The abbey, founded in 780, hosted from the beginning a community of cloistered Benedictine nuns. In the 12th century, the church was enlarged and consecrated under the name of Santissima Assunta (Our Lady of the Assumption). In 1810 the convent was officially suppressed, but a group of nuns remained in the guesthouse, returning to the convent after the defeat of Napoleon.
After the subsequent suppression of the religious orders in 1866, the community was allowed to remain in the convent, but it was put up for auction by the government. The nuns, however, managed to buy the monastery through an intermediary.
Inside the abbey we find a great cross above the main altar, dating from the 12th century and attributed to the so-called Master of Rosano.
Recently the precious painting has undergone restoration conducted to evaluate its state of preservation and to study the techniques adopted by the artist.
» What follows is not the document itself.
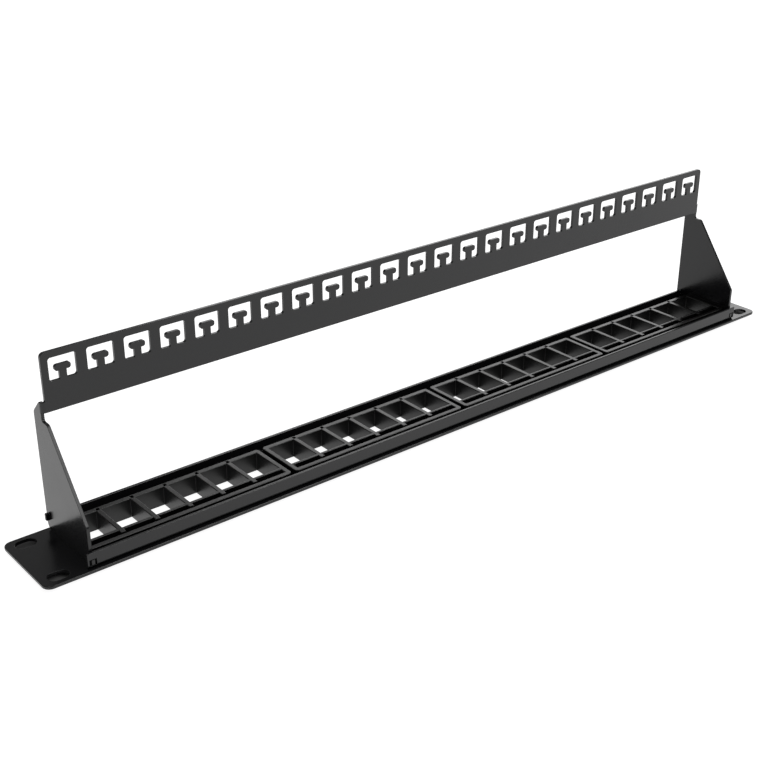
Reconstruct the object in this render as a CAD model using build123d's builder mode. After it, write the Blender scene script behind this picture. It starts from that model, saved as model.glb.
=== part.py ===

Surprisingly, a recess concealed in the vertical arm of the cross was discovered. It contained a relic, a piece of bone and a little cross made of stone, like those brought back from the Holy Land by the Crusaders. Some scholars think this work may have been commissioned after 1130, when Sofia took the veil. She belonged to the illustrious Guidi family, members of the Tuscan nobility and great landowners, and was the orphaned child of Guido Guerra, who probably died of disease contracted in the Holy Land.